=== Prompt ===
List each line of the data that holds the string "frame", please.

=== Source excerpt ===
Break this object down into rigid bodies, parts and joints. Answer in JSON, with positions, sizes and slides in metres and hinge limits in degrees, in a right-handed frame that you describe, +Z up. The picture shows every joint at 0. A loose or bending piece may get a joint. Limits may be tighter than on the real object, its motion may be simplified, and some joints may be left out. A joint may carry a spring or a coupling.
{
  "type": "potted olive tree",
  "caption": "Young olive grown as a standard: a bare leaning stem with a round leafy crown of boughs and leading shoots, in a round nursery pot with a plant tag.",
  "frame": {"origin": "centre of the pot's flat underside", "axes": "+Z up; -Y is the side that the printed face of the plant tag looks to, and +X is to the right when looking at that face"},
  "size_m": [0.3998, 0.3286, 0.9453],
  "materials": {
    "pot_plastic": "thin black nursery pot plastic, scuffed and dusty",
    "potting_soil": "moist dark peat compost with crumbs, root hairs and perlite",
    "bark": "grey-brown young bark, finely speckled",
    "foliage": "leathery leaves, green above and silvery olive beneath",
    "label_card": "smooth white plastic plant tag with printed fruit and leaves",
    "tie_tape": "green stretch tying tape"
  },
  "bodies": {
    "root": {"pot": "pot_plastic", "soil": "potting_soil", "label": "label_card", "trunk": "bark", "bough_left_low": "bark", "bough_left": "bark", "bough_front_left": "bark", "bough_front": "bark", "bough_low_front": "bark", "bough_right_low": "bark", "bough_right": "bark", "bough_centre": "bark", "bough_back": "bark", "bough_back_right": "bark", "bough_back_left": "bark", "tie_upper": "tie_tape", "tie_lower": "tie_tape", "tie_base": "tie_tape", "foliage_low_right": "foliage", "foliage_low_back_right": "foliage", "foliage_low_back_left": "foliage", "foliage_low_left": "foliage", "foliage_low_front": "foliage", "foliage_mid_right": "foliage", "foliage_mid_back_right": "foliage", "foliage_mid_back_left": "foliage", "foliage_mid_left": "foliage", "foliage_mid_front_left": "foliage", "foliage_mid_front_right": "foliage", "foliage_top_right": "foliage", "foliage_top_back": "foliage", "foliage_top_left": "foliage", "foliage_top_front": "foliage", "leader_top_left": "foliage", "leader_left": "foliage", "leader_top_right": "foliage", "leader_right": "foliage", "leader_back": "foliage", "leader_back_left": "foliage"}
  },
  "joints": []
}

=== Reply to the exercise ===
Break this object down into rigid bodies, parts and joints. Answer in JSON, with positions, sizes and slides in metres and hinge limits in degrees, in a right-handed frame that you describe, +Z up. The picture shows every joint at 0. A loose or bending piece may get a joint. Limits may be tighter than on the real object, its motion may be simplified, and some joints may be left out. A joint may carry a spring or a coupling.
  "frame": {"origin": "centre of the pot's flat underside", "axes": "+Z up; -Y is the side that the printed face of the plant tag looks to, and +X is to the right when looking at that face"},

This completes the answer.